Kilkenny Castle lies across the road from the Design Centre on The Parade. From one side of the Castle you can follow a path through mature trees and by a duck pond in the extensive parkland. On the other side of the Castle, varieties of roses are grown in the formal gardens set around a fountain. Lemon drizzle cake with a pot of tea in the castle café goes down a treat.
Kilkenny has a number of independent shops as well as the sizeable MacDonagh Junction Shopping Centre built around the restored Kilkenny Famine Workhouse. While shop fronts show familiar high street names, an unusual feature of the complex is the audio trail which guides listeners to numbered stopping points. You can hire a set of headphones at the information desk and listen to the story of the Irish famine and particularly the two young brothers, John and Patrick Saul who were given refuge here in the workhouse after being abandoned by their parents on the docks in Dublin. The trail ends outside in the famine memorial garden where a sculpture portrays the boys, ‘helping each other along the journey and inspiring hope of survival’. It’s a harrowing tale but this trail helps to perpetuate the memory of these young lads and thousands of others who spent time here in the workhouse.
Kilkenny grew alongside the River Nore. A pleasant riverside walk from the centre of town starts at the hurling statue, ‘dedicated to all those who played for the county and the stars of the future yet to come.’ At 14ft tall it can’t be missed.

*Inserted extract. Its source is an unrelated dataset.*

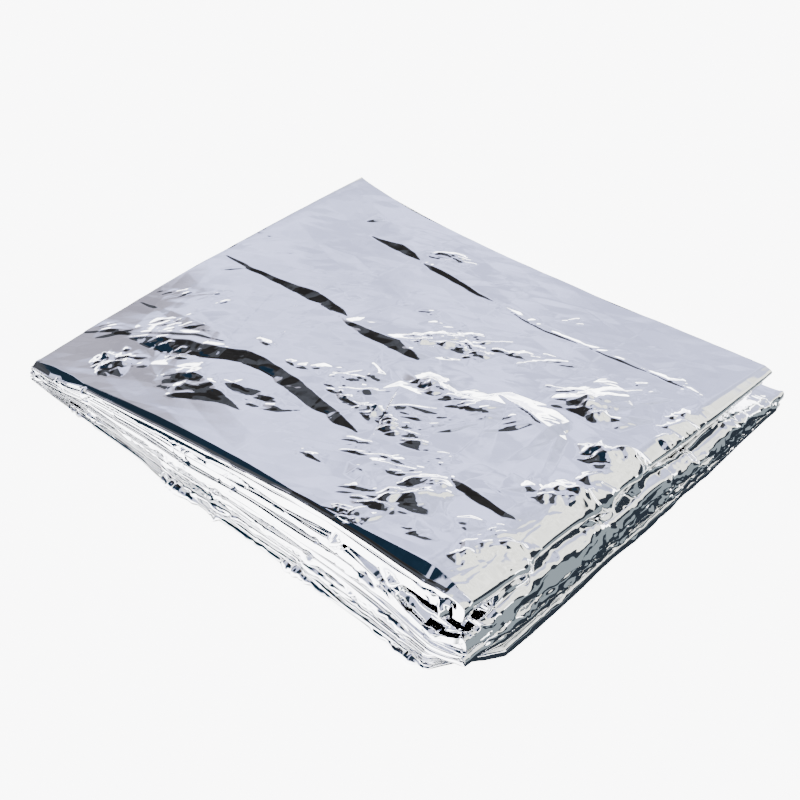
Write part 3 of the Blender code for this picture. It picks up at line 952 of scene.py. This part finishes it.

Follow the path as far as the footbridge below a main road bridge then cross over and stroll down the other side back into town.
Our next train journey took us from Kilkenny to Dublin Heuston Station. Outside the station tickets can be bought for the tram trip to Connolly Train Station, Dublin. The Enterprise carried us back to Belfast.
On this train trip in Ireland the service couldn’t be faulted. Trains were on time and many of our fellow passengers were happy to talk - mainly about Brexit. We were able to sit back in comfort and look out at the countryside. Would we do similar trips again? Would we recommend travelling by train in Ireland? Absolutely!